A seasonal forecast published by the government of Canada on February 28 suggests that Toronto will experience a warmer than usual spring, with there being a 77 per cent chance of temperatures higher than normal.

There is a 19 per cent chance that temperatures in Toronto will be seasonably normal, according to the forecast, and a four per cent chance of temperatures being lower than normal. 

“One season doesn’t really give you a clue to the next season,” Senior Climatologist David Phillips said to CP24. “But there is a connection between what kind of winter you have and then of course how the spring goes.”

Phillips said that because Canada, on average, had its warmest winter in 77 years, the transition into spring will be easier.

“You’ve got to get rid of the winter – the look and the feel of winter and the snow, the cold and frozen ground, the ice and the rivers and the lakes – and when you get rid of that, then it feels more like spring.”

Over the winter, Toronto set two new temperature records and received minimal amounts of snow.

On March 4, the mercury climbed to almost 16 C, breaking a 50-year-old temperature record that was set at 13. 3 C.

“Our winter was historically more mild, record-breaking by a long shot,” Phillips said. “Our spring forecast is continuing that way, and so is our summer.”

Phillips said that El Nino – a climate pattern that warms ocean surface temperatures – is dying, but will still hang on into the spring and summer.

However, he says that some colder days are still expected.

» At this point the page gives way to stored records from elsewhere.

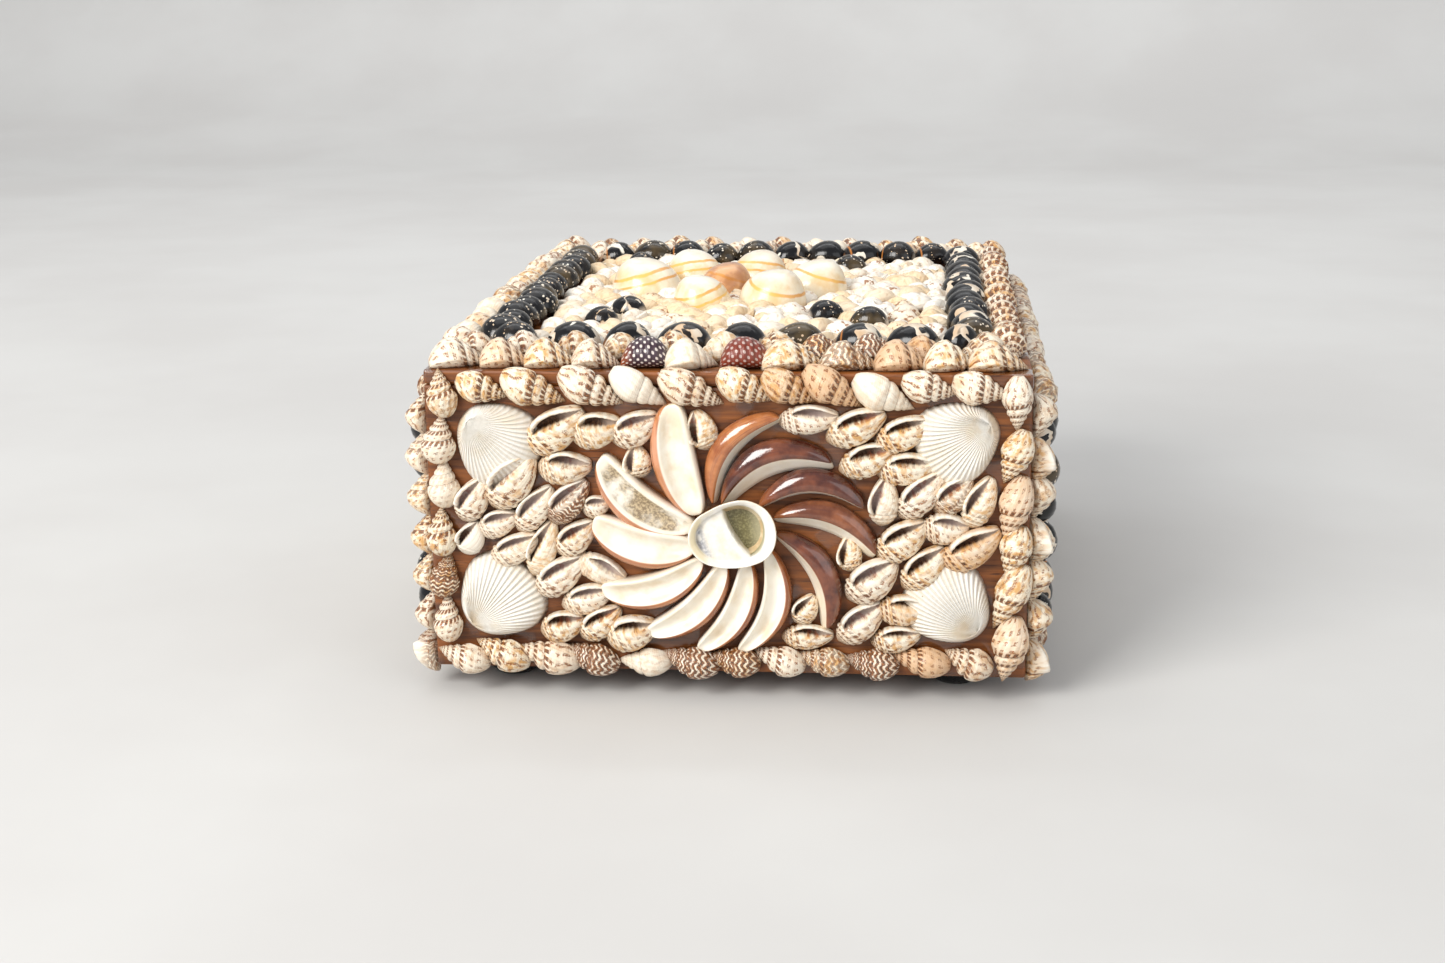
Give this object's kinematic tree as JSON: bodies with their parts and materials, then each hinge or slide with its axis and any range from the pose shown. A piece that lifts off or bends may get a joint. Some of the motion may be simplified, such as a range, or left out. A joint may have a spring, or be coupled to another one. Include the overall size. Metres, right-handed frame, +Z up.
{
  "type": "shell box",
  "caption": "Small wooden trinket box with a lift-off lid and four feet, its outer faces set with rows of sea shells and a pinwheel of cut cowries on the front.",
  "frame": {"origin": "centre of the footprint, at the soles of the feet", "axes": "+X to the right of the front face, +Y from the front face with the pinwheel to the back, +Z up"},
  "size_m": [0.1572, 0.1912, 0.0895],
  "materials": {
    "wood": "satin",
    "foot_black": "gloss",
    "whelk_shell": "satin",
    "nerite_shell": "gloss",
    "white_shell": "satin",
    "cowrie_shell": "gloss",
    "moon_shell": "gloss"
  },
  "bodies": {
    "root": {"back_board": "wood", "back_pinwheel": "cowrie_shell", "back_whelk_frame": "whelk_shell", "cockle_bottom_left": "white_shell", "cockle_bottom_right": "white_shell", "cockle_top_left": "white_shell", "cockle_top_right": "white_shell", "cowrie_slice_1": "cowrie_shell", "cowrie_slice_10": "cowrie_shell", "cowrie_slice_11": "cowrie_shell", "cowrie_slice_12": "cowrie_shell", "cowrie_slice_2": "cowrie_shell", "cowrie_slice_3": "cowrie_shell", "cowrie_slice_4": "cowrie_shell", "cowrie_slice_5": "cowrie_shell", "cowrie_slice_6": "cowrie_shell", "cowrie_slice_7": "cowrie_shell", "cowrie_slice_8": "cowrie_shell", "cowrie_slice_9": "cowrie_shell", "floor_board": "wood", "foot_back_left": "foot_black", "foot_back_right": "foot_black", "foot_front_left": "foot_black", "foot_front_right": "foot_black", "front_board": "wood", "front_field_left": "whelk_shell", "front_field_right": "whelk_shell", "front_row_bottom": "whelk_shell", "front_row_left": "whelk_shell", "front_row_right": "whelk_shell", "front_row_top": "whelk_shell", "hub_slipper_shell": "white_shell", "left_board": "wood", "left_moon_field": "moon_shell", "left_nerite_frame": "nerite_shell", "left_whelk_frame": "whelk_shell", "lid_board": "wood", "lid_border_back": "whelk_shell", "lid_border_front": "whelk_shell", "lid_border_left": "whelk_shell", "lid_border_right": "whelk_shell", "lid_moon_1": "moon_shell", "lid_moon_2": "moon_shell", "lid_moon_3": "moon_shell", "lid_moon_4": "moon_shell", "lid_moon_5": "moon_shell", "lid_moon_6": "moon_shell", "lid_moon_centre": "moon_shell", "lid_nerites_back": "nerite_shell", "lid_nerites_front": "nerite_shell", "lid_nerites_left": "nerite_shell", "lid_nerites_right": "nerite_shell", "lid_white_field": "white_shell", "right_board": "wood", "right_moon_field": "moon_shell", "right_nerite_frame": "nerite_shell", "right_whelk_frame": "whelk_shell"}
  },
  "joints": []
}
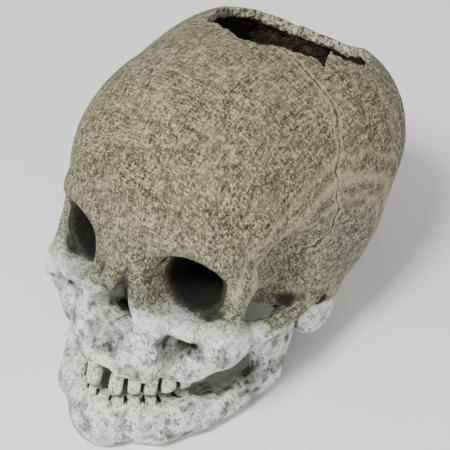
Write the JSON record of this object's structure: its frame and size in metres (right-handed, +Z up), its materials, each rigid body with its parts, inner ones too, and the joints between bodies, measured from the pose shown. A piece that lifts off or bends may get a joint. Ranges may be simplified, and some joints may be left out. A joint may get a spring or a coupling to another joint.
{
  "type": "aquarium ornament",
  "caption": "Hollow skull ornament with a broken-open crown, seated jaw, rear air inlet and a removable air stone inside.",
  "frame": {"origin": "centre of the bounding box, at the ground", "axes": "+Z up, -Y the way the face looks, +X to the skull's left"},
  "size_m": [0.121, 0.1896, 0.1417],
  "materials": {
    "skull_paint": "hand-painted cast resin, khaki with fine brown mottling, greyer and paler on the face",
    "jaw_paint": "hand-painted cast resin, off-white with black speckle",
    "black_rubber": "matt",
    "black_plastic": "moulded",
    "clear_silicone": "translucent silicone",
    "white_nylon": "moulded",
    "blue_stone": "sintered and porous"
  },
  "bodies": {
    "ornament": {"skull_casting": "skull_paint", "jaw_casting": "jaw_paint", "inlet_grommet": "black_rubber", "inlet_connector": "black_plastic", "inner_air_tube": "clear_silicone", "stone_pedestal": "black_plastic", "pedestal_screw_left": "white_nylon", "pedestal_screw_right": "white_nylon"},
    "stone": {"stone_stem": "black_plastic", "air_stone": "blue_stone"}
  },
  "joints": [
    {"name": "stone_pull", "type": "slide", "parent": "ornament", "child": "stone", "axis": [0, 0, 1], "range_m": [0, 0.01]}
  ]
}
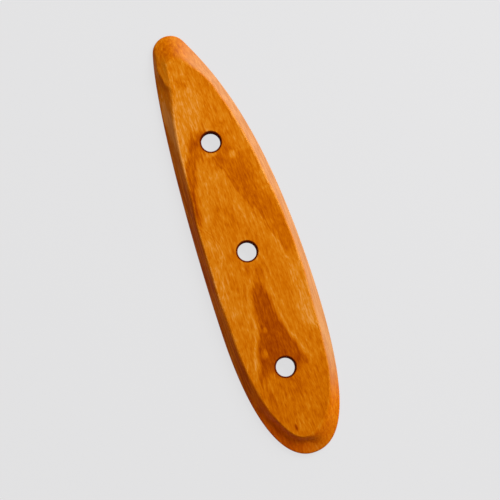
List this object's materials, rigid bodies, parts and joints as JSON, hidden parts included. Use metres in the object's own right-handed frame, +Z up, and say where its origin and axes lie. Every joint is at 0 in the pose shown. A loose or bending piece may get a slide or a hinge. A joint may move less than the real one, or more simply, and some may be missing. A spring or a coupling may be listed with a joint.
{
  "type": "hand scraper",
  "caption": "Leaf-shaped wooden hand scraper with a hollow bevel all round its face, a pointed tip, a round heel and through-holes on one line.",
  "frame": {"origin": "under the middle of the bounding box, on the flat back that the scraper lies on", "axes": "+Z up out of the bevelled face, +Y along the tool towards the pointed tip, +X across it towards the side with the fuller curve"},
  "size_m": [0.072, 0.305, 0.01],
  "materials": {
    "oiled_cherry": "oiled and hand-burnished, satin"
  },
  "bodies": {
    "root": {"scraper_blade": "oiled_cherry"}
  },
  "joints": []
}
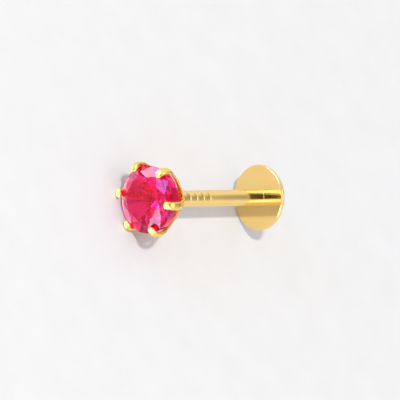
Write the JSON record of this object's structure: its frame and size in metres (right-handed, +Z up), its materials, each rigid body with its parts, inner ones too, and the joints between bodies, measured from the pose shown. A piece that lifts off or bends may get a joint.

“[Spring] is in between,” he said. “You can have weather bombs and nor’easterners and the first hurricane [of the season], so you know, that is the very nature of what that spring period is.”

This week, spring will start on Tuesday with a chance of flurries on Tuesday and Wednesday, followed by a couple of sunnier days with cloudy periods.

Monday is forecast to have a high of 4 C, with a low of -1 C. Tuesday is calling for a high of 3 C and low of 0 C, with a 64 per cent chance of flurries in the morning and into the afternoon before possibly switching to rain. Wednesday will have a high of 2 C and low of -5 C, with the colder temperatures carrying into Thursday when there will be a high of -2 C and low of -6 C. Friday should warm up a little bit more with sunny breaks amid a high of 4 C and low of 0 C.